Lo mismo podría decir de los perfiles de sus personajes, sus historias de vida, que se entrelazan con el relato en un gran mosaico, que nos permite reconstruir de manera viva ese pedazo de historia.

He sentido el padecimiento de los Ajke, metidos en un búnker del gueto de Varsovia,  con otros 25 judíos, mientras afuera se escuchaban explosiones y disparos, y el horror que vivieron a su salida con las manos en alto, tras la rendición de los heroicos militantes de la resistencia, para comprobar cómo las llamas de los incendios manchaban con colores rojizos y anaranjados el cielo de la primavera de Varsovia, mientras decenas de soldados dirigían sus lanzallamas a los sótanos donde se presumía que había personas ocultas; para observar a los niños famélicos que recorrían llorando las calles en busca de sus padres y los  cientos de cadáveres, muchos carbonizados, yacentes sobre el pavimento.

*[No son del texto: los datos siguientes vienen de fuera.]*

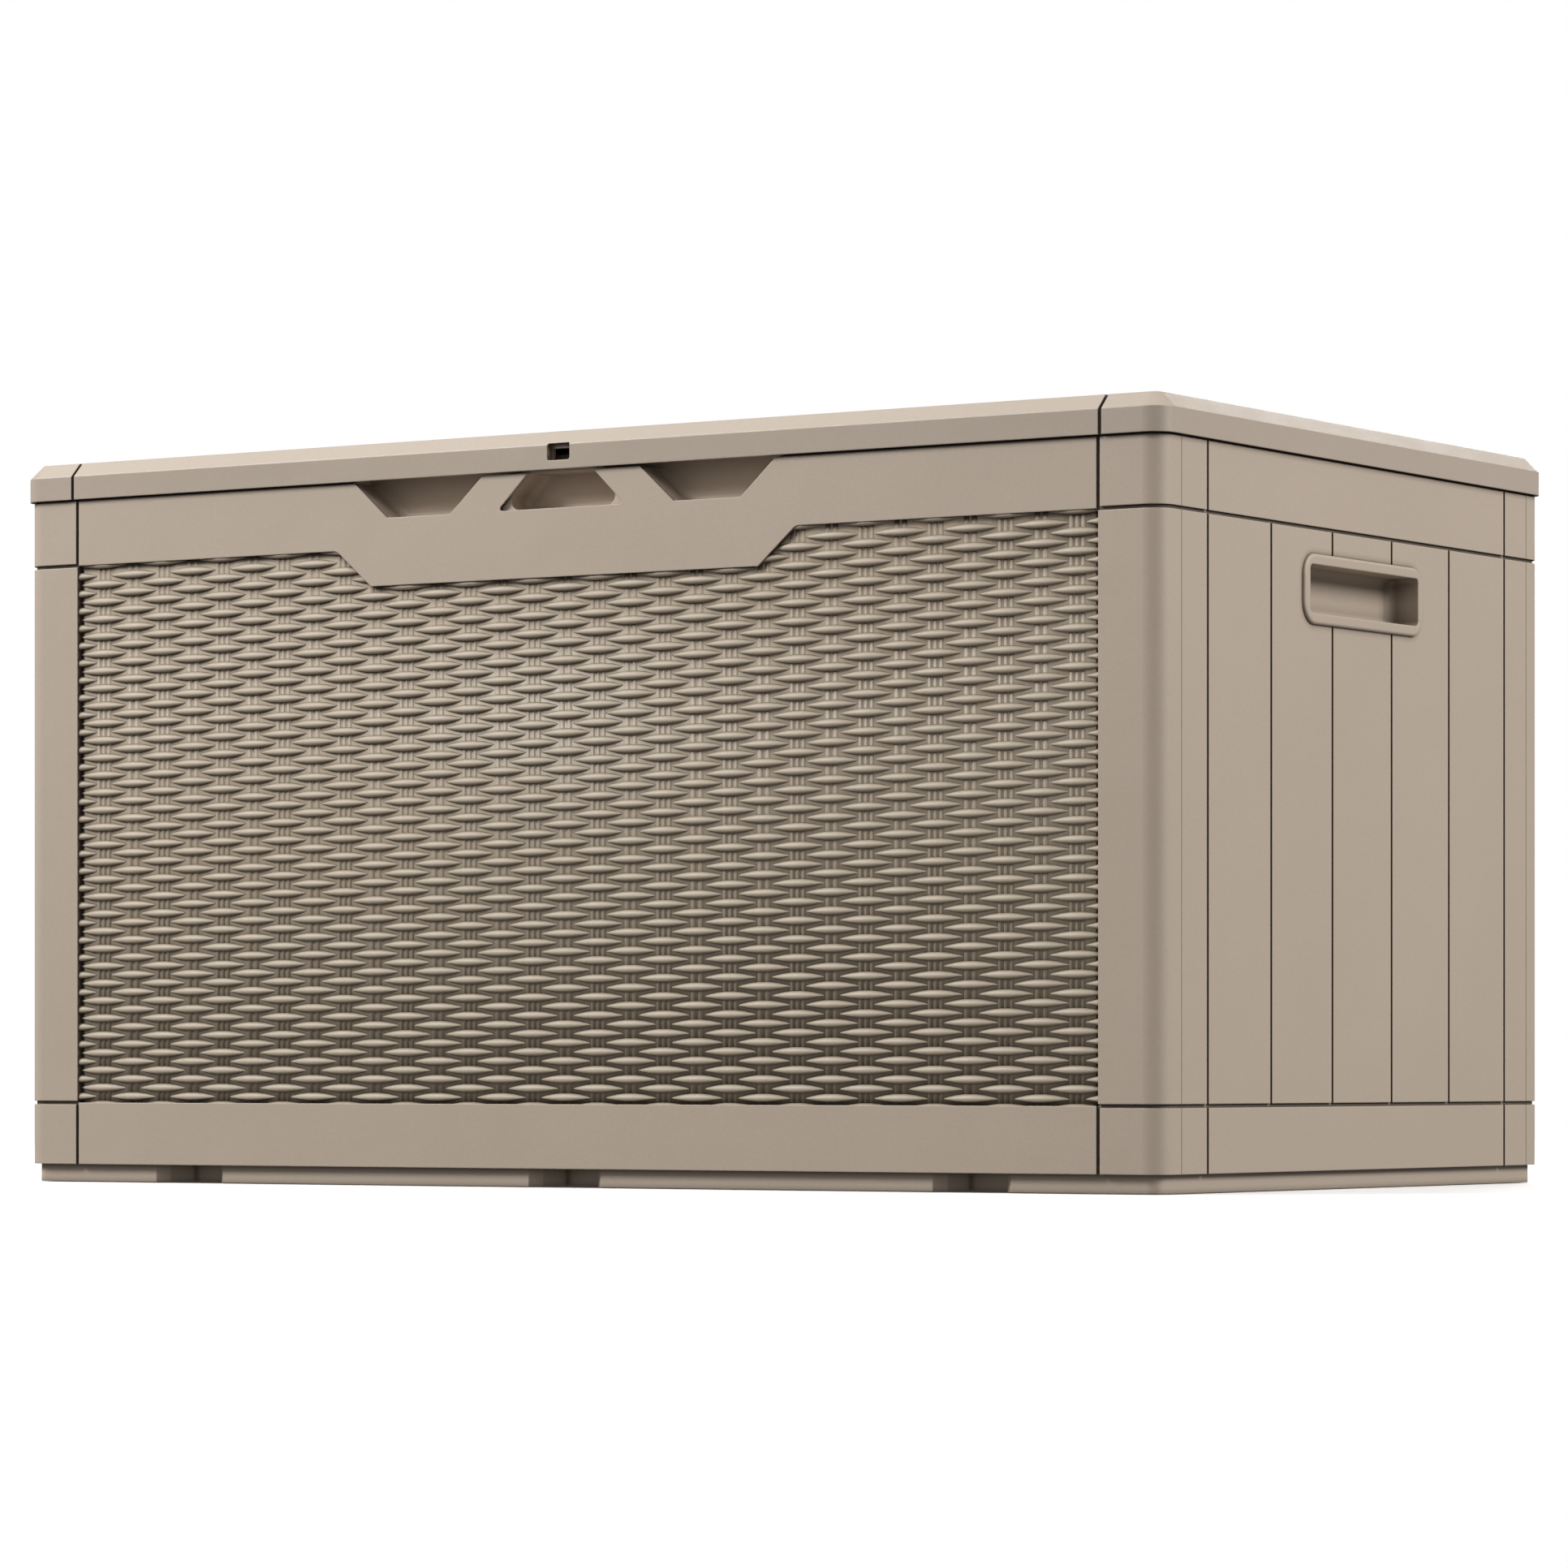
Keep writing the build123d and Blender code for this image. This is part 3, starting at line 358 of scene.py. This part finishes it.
# ---------------------------------------------------------------- woven fields
# Wicker moulded into the front and back panels: strands bend in front of every other column of upright
# canes, which are three thin or two thicker rods, on a shallow ground. Each strand is fullest low down,
# and the first and last rows run into the plain bands.
band_low, band_high = 0.068, 0.531
field_half = 0.508
wall_overlap = 0.0028
column_pitch = 0.0323
first_column = -0.482
first_shown = -1            # the column left of it, which runs under the edge of the field
row_pitch = 0.00747
first_row = 0.066
row_count = 62
strand_half_length = 0.0275
strand_half_height = 0.0037
strand_half_depth = 0.0030
strand_front = 0.0006
strand_bow = 0.0024
strand_rings = 10
strand_fullness = 0.9       # under 1 keeps a strand broad for longer towards its ends
tip_height, tip_depth = 0.07, 0.35  # shares of the height and depth left at the tips
strand_profile = (
    (-1.0, 0.05),
    (-0.86, 0.6),
    (-0.55, 0.94),
    (-0.2, 1.0),
    (0.25, 0.88),
    (0.65, 0.6),
    (1.0, 0.05),
    (0.6, -0.6),
    (-0.6, -0.6),
)
ground_front = 0.0042
ground_back = 0.0072
ground_margin = 0.004
edge_half_height = 0.0034
edge_front = 0.0004
rod_front = 0.0034
rod_half_depth = 0.0026
rod_sides = 10
rods_by_column = (
    ((-0.0054, 0.0028), (0.0, 0.0028), (0.0054, 0.0028)),
    ((-0.0036, 0.0037), (0.0036, 0.0037)),
)
plate_drop = 0.031
plate_low = band_high - plate_drop
plate_top_half, plate_bottom_half = 0.229, 0.193
plate_slope = (plate_top_half - plate_bottom_half) / (band_high - plate_low)


def keep_in_field(points, plate):
    """Draws points in to a little inside the walls of the field, and of the handle plate if it has one."""
    x, z = points[:, 0], points[:, 2]
    np.clip(x, -field_half - wall_overlap, field_half + wall_overlap, out=x)
    np.clip(z, band_low - wall_overlap, band_high + wall_overlap, out=z)
    if plate:
        limit = plate_bottom_half + (z - plate_low) * plate_slope - wall_overlap * math.hypot(1, plate_slope)
        past_side = (limit - np.abs(x)) / math.hypot(1, plate_slope)
        past_bottom = z - plate_low - wall_overlap
        inside = (past_side > 0) & (past_bottom > 0)
        up = inside & (past_bottom <= past_side)
        out = inside & (past_bottom > past_side)
        z[up] = plate_low + wall_overlap
        x[out] = np.sign(x[out]) * limit[out]


def tube_faces(rings, sides, count, turned):
    """Faces of closed tubes whose points are stored ring by ring."""
    step = rings * sides
    ring, side = np.meshgrid(np.arange(rings - 1), np.arange(sides), indexing="ij")
    here = (ring * sides + side).ravel()
    beside = (ring * sides + (side + 1) % sides).ravel()
    walls = np.stack([here, beside, beside + sides, here + sides], axis=1)
    first, last = np.arange(sides)[::-1], np.arange(sides) + (rings - 1) * sides
    if turned:
        walls, first, last = walls[:, ::-1], first[::-1], last[::-1]
    faces = []
    for start in range(0, count * step, step):
        faces += (walls + start).tolist() + [(first + start).tolist(), (last + start).tolist()]
    return faces


def woven_field(name, face_y, inward, plate):
    """Strands, rods and ground of one field, as one moulded relief in the recess of its panel."""
    profile_rise, profile_reach = np.array(strand_profile).T
    along = np.sin(np.linspace(-math.pi / 2, math.pi / 2, strand_rings))
    swell = np.cos(along * math.pi / 2) ** strand_fullness
    rise = (tip_height + (1 - tip_height) * swell)[:, None] * profile_rise
    reach = (tip_depth + (1 - tip_depth) * swell)[:, None] * profile_reach
    dip = (strand_bow * (1 - np.cos(along * math.pi / 2)))[:, None]

    columns = range(first_shown, int((field_half - first_column) / column_pitch) + 2)
    strands = []
    for column in columns:
        x = first_column + column * column_pitch
        for row in range(column % 2, row_count, 2):
            in_band = row == 0
            z = first_row + row * row_pitch
            strands.append((x, z, strand_half_height, edge_front if in_band else strand_front))
        if column % 2 == 0:
            strands.append((x, band_high, edge_half_height, edge_front))
    grid = np.ones((len(along), len(profile_rise)))
    points = []
    for x, z, half_height, front in strands:
        depth = front + strand_half_depth + dip - strand_half_depth * reach
        points.append(
            np.stack(
                [
                    x + strand_half_length * along[:, None] * grid,
                    face_y + inward * depth,
                    z + half_height * rise,
                ],
                axis=2,
            ).reshape(-1, 3)
        )
    faces = tube_faces(len(along), len(profile_rise), len(strands), inward < 0)
    strand_points = np.concatenate(points)

    turn = np.linspace(0, 2 * math.pi, rod_sides, endpoint=False)
    rods = []
    for column in columns:
        for offset, half_width in rods_by_column[column % 2]:
            x = first_column + column * column_pitch + offset
            top = band_high
            if plate:
                top -= max(0.0, min(band_high - plate_low, (plate_top_half - abs(x)) / plate_slope))
            if abs(x) < field_half:
                for z in (band_low - wall_overlap, top + wall_overlap):
                    rods.append(
                        np.stack(
                            [
                                x + half_width * np.sin(turn),
                                face_y + inward * (rod_front + rod_half_depth * (1 - np.cos(turn))),
                                np.full(len(turn), z),
                            ],
                            axis=1,
                        )
                    )
    rod_points = np.concatenate(rods)
    rod_faces = tube_faces(2, len(turn), len(rods) // 2, inward < 0)
    faces += [[index + len(strand_points) for index in face] for face in rod_faces]
    keep_in_field(strand_points, plate)

    half_ground = field_half - ground_margin
    ground_points = [
        (x, face_y + inward * depth, z)
        for z in (band_low, band_high)
        for x, depth in (
            (-half_ground, ground_front),
            (half_ground, ground_front),
            (half_ground, ground_back),
            (-half_ground, ground_back),
        )
    ]
    start = len(strand_points) + len(rod_points)
    ground_faces = tube_faces(2, 4, 1, inward < 0)
    faces += [[index + start for index in face] for face in ground_faces]

    mesh = bpy.data.meshes.new(name)
    mesh.from_pydata(np.concatenate([strand_points, rod_points, ground_points]).tolist(), [], faces)
    mesh.polygons.foreach_set("use_smooth", [True] * len(mesh.polygons))
    piece = bpy.data.objects.new(name, mesh)
    bpy.context.scene.collection.objects.link(piece)
    mesh.materials.append(shaded_wicker_resin)
    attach(piece, "box")


# Painted shade: the weave's resin is darker than the panels' taupe, and its hollows get strong painted
# shade.
shaded_wicker_resin = moulded_resin(
    "shaded_wicker_resin", (0.345, 0.283, 0.208), edge_radius=0.0004, reach=0.006, amount=0.9, closed=0.3
)
box_depth = 0.660
woven_field("front_weave", front_low.y, 1, True)
woven_field("back_weave", front_low.y + box_depth, -1, False)

# ---------------------------------------------------------------- handle cups
# Blind hand pockets in both ends, each with a raised rounded border; they snap in from outside.
# Painted shade darkens the inside of the pockets, reaching far in.
cup_resin = moulded_resin("cup_resin", taupe, reach=0.02, amount=0.75, closed=0.4)
dress(cup_resin, "left_handle_cup", "right_handle_cup")

# ---------------------------------------------------------------- finger grips and lock tongue
# The trough moulding behind the three grips, and the tongue for a padlock that is screwed to it.
# Painted light: the grip liner's resin is lighter than the walls' taupe to brighten the shaded grips, with
# little painted shade in them.
lightened_grip_resin = moulded_resin("lightened_grip_resin", (0.485, 0.392, 0.306), reach=0.02, amount=0.15, closed=0.4)
dress(lightened_grip_resin, "grip_liner", "lock_tongue")

# ---------------------------------------------------------------- lid
# One moulded shell with a bevelled edge, smoother than the walls; its resin is painted a little darker
# than theirs as painted shade against the strong light on its bevel. The saddles that hold the brace
# tubes under it are of the walls' own resin.
lid_resin = moulded_resin("lid_resin", (0.365, 0.302, 0.243), closed=0.7, roughness=0.38)
dress(lid_resin, "lid_panel")
dress(moulded_resin("saddle_resin", taupe), "brace_saddles")

# ---------------------------------------------------------------- hinge pins and lid stays
# Pressed and turned steel, zinc plated: a clouded pale grey, duller where it has been handled.
plate_group, plate_in, plate_out = shader_group(
    "zinc_plating",
    {"Colour": (0.62, 0.61, 0.58, 1.0), "Cloud": 0.25, "Roughness": 0.34},
    {"Colour": "NodeSocketColor", "Roughness": "NodeSocketFloat", "Height": "NodeSocketFloat"},
)
cloud_dulling = 0.35
plate_grain_height = 0.00008
plate_place = plate_group.nodes.new("ShaderNodeTexCoord").outputs["Object"]
plate_cloud = lumps(plate_group, plate_place, scale=60.0, detail=4.0, roughness=0.65)
plate_shade = calculate(plate_group, "MULTIPLY", plate_cloud, plate_in["Cloud"])
plate_group.links.new(
    scale_colour(plate_group, plate_in["Colour"], calculate(plate_group, "ADD", plate_shade, 1.0)),
    plate_out["Colour"],
)
plate_group.links.new(
    weighted_sum(plate_group, (plate_cloud, cloud_dulling), (plate_in["Roughness"], 1.0)),
    plate_out["Roughness"],
)
plate_grain = lumps(plate_group, plate_place, scale=900.0, detail=2.0)
plate_group.links.new(
    calculate(plate_group, "MULTIPLY", plate_grain, plate_grain_height), plate_out["Height"]
)


def plated_steel(name, colour, cloud, roughness, edge_radius):
    """Zinc-plated steel of one kind of part."""
    material = bpy.data.materials.new(name)
    material.use_nodes = True
    tree = material.node_tree
    edges = place_group(tree, edge_group, {"Radius": edge_radius})
    values = {"Colour": (*colour, 1.0), "Cloud": cloud, "Roughness": roughness}
    surface = place_group(tree, plate_group, values)
    finish_surface(tree, surface, edges["Normal"]).inputs["Metallic"].default_value = 1.0
    return material


pin_steel = plated_steel("pin_steel", (0.60, 0.60, 0.59), cloud=0.2, roughness=0.28, edge_radius=0.0004)
dress(pin_steel, *(f"hinge_pin_{number}" for number in range(1, 5)))
stay_steel = plated_steel("stay_steel", (0.62, 0.61, 0.57), cloud=0.35, roughness=0.34, edge_radius=0.0006)
for side in ("left", "right"):
    dress(stay_steel, *(f"{side}_stay_{part}" for part in ("track", "arm", "slider", "bracket", "pivot")))

# ---------------------------------------------------------------- screws
# Cross-head screws, zinc plated with a faint yellow passivation.
screw_steel = plated_steel("screw_steel", (0.66, 0.60, 0.46), cloud=0.3, roughness=0.32, edge_radius=0.0003)
dress(screw_steel, "base_screws", "corner_screws", "liner_screws", "tongue_screws", "track_screws")
dress(screw_steel, "saddle_screws", "bracket_screws")

# ---------------------------------------------------------------- lid braces
# Hot-dip galvanised tubes under the lid, with the crystal pattern that the zinc leaves as it sets.
spangle_group, spangle_in, spangle_out = shader_group(
    "galvanised_spangle",
    {"Colour": (0.55, 0.56, 0.57, 1.0), "Crystals": 110.0, "Contrast": 0.3},
    {"Colour": "NodeSocketColor", "Roughness": "NodeSocketFloat", "Height": "NodeSocketFloat"},
)
crystal_dulling = 0.18
crystal_roughness = 0.42
crystal_height = 0.0002
spangle_cells = spangle_group.nodes.new("ShaderNodeTexVoronoi")
spangle_place = spangle_group.nodes.new("ShaderNodeTexCoord").outputs["Object"]
spangle_group.links.new(spangle_place, spangle_cells.inputs["Vector"])
spangle_group.links.new(spangle_in["Crystals"], spangle_cells.inputs["Scale"])
spangle_axes = spangle_group.nodes.new("ShaderNodeSeparateXYZ")
spangle_group.links.new(spangle_cells.outputs["Color"], spangle_axes.inputs[0])
spangle_tone = calculate(spangle_group, "SUBTRACT", spangle_axes.outputs["X"], 0.5)
spangle_shade = calculate(spangle_group, "MULTIPLY", spangle_tone, spangle_in["Contrast"])
spangle_group.links.new(
    scale_colour(spangle_group, spangle_in["Colour"], calculate(spangle_group, "ADD", spangle_shade, 1.0)),
    spangle_out["Colour"],
)
spangle_gloss = calculate(spangle_group, "MULTIPLY", spangle_tone, crystal_dulling)
spangle_group.links.new(
    calculate(spangle_group, "ADD", spangle_gloss, crystal_roughness), spangle_out["Roughness"]
)
spangle_group.links.new(
    calculate(spangle_group, "MULTIPLY", spangle_cells.outputs["Distance"], crystal_height),
    spangle_out["Height"],
)
brace_steel = bpy.data.materials.new("galvanised_tube")
brace_steel.use_nodes = True
brace_surface = place_group(brace_steel.node_tree, spangle_group, {"Contrast": 0.3})
finish_surface(brace_steel.node_tree, brace_surface).inputs["Metallic"].default_value = 1.0
dress(brace_steel, "front_lid_brace", "rear_lid_brace")

# ---------------------------------------------------------------- lid bumpers
# Black rubber buttons, pressed into bosses under the lid.
rubber_group, rubber_in, rubber_out = shader_group(
    "dusty_rubber",
    {"Colour": (0.022, 0.021, 0.02, 1.0), "Dust": (0.12, 0.11, 0.10, 1.0)},
    {"Colour": "NodeSocketColor", "Roughness": "NodeSocketFloat", "Height": "NodeSocketFloat"},
)
rubber_roughness = 0.62
dust_roughness = 0.3
rubber_grain_height = 0.0001
rubber_place = rubber_group.nodes.new("ShaderNodeTexCoord").outputs["Object"]
dustiest_lump, most_dust = 0.3, 0.5
rubber_lumps = lumps(rubber_group, rubber_place, scale=240.0, detail=4.0)
rubber_dust = spread(rubber_group, rubber_lumps, 0.0, dustiest_lump, 0.0, most_dust)
rubber_group.links.new(
    blend_colours(rubber_group, rubber_dust, rubber_in["Colour"], rubber_in["Dust"]), rubber_out["Colour"]
)
rubber_group.links.new(
    weighted_sum(rubber_group, (rubber_dust, dust_roughness), (1.0, rubber_roughness)),
    rubber_out["Roughness"],
)
rubber_grain = lumps(rubber_group, rubber_place, scale=1500.0, detail=2.0)
rubber_group.links.new(
    calculate(rubber_group, "MULTIPLY", rubber_grain, rubber_grain_height), rubber_out["Height"]
)
bumper_rubber = bpy.data.materials.new("bumper_rubber")
bumper_rubber.use_nodes = True
finish_surface(bumper_rubber.node_tree, place_group(bumper_rubber.node_tree, rubber_group, {}))
dress(bumper_rubber, "lid_bumpers")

He visto como en una película, gracias a la descripción de los autores, al muchacho que portaba una bicicleta, una máquina de escribir, un voluminoso libro y un pequeño morral con unas pocas mudas de ropa, a bordo del barco Orazio, en plena alta mar, un joven pasajero que no era otro que Werner Guttentag.

Y a Elly Wolfinger, una joven atractiva, de ojos profundos, labios carnosos, sedosa cabellera oscura y cuerpo proporcionado; y a Gretel, la cantante de arias, mujer llena de energía, sensual, dispuesta a vivir la vida al máximo, de ojos y cabello oscuros que le daban un aire de gitana, de mirada sexy y personalidad avasalladora, que se sacó la lotería en Oruro, entre otros migrantes que lograron salir del infierno para trasladarse a Bolivia.

Quienes conocimos el exilio sabemos de la angustia que sufre un perseguido en la búsqueda de un pasaporte o una visa que le salve del odio o la represión en su país o en el extranjero. Ta vez por eso y por los magistrales relatos, me ha conmovido profundamente la descripción de la felicidad con la que los judíos recibían la visa salvadora para viajar a Bolivia. Y por eso mismo valoro la acción de su salvador.

Jorge Luis Borges dijo alguna vez que “el tiempo es el mejor antologista, o tal vez el único”, y por extensión, el mejor historiador y el mejor biógrafo.

Bien podríamos decir que hoy, tres cuartos de siglo después, Brockcmann y Peñaranda han logrado escribir una importante página de la historia boliviana, alejada de la leyenda y despojada de los prejuicios que la acompañaron durante décadas.

Y lo han hecho de manera magistral. Con el rigor del historiador y el talento del periodista.